▶ [SUPPLIED MATERIAL]
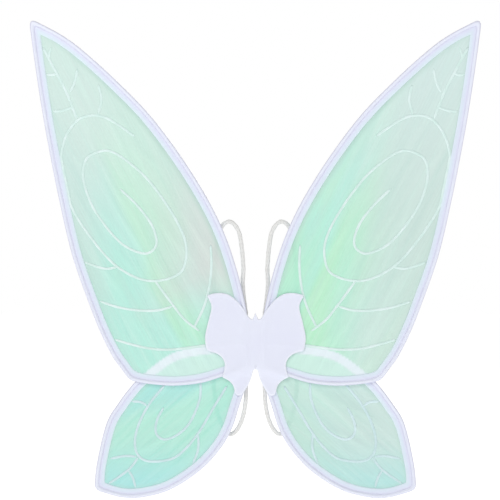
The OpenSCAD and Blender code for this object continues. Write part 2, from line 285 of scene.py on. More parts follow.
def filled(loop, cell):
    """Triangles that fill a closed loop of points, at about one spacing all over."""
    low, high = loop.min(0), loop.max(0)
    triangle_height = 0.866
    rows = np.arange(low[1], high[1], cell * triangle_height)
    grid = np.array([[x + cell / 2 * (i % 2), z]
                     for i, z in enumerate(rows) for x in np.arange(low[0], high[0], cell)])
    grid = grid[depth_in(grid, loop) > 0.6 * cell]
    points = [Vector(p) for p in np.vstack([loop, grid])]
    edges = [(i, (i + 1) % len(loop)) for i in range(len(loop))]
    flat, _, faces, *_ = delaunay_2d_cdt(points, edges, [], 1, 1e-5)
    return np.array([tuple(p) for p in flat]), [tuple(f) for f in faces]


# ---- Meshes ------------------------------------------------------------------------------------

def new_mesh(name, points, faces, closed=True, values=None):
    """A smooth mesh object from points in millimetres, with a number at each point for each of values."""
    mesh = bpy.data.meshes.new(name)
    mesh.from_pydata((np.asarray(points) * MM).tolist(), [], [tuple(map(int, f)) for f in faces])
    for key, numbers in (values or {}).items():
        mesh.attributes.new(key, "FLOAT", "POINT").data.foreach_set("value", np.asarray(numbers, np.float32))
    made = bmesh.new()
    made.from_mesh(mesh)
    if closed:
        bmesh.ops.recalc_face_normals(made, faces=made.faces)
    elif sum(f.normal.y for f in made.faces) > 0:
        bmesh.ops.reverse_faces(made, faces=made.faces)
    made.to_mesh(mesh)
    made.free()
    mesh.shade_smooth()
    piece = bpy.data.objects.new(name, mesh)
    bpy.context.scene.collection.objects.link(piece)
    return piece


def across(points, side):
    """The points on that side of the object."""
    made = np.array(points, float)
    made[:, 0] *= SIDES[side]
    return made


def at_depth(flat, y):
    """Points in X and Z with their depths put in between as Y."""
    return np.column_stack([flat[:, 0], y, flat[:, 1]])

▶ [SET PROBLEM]
Scan the material above for the string "scene" and report each line where you find it.

▶ [OUTPUT OF THE EXERCISE]
The OpenSCAD and Blender code for this object continues. Write part 2, from line 285 of scene.py on. More parts follow.
    bpy.context.scene.collection.objects.link(piece)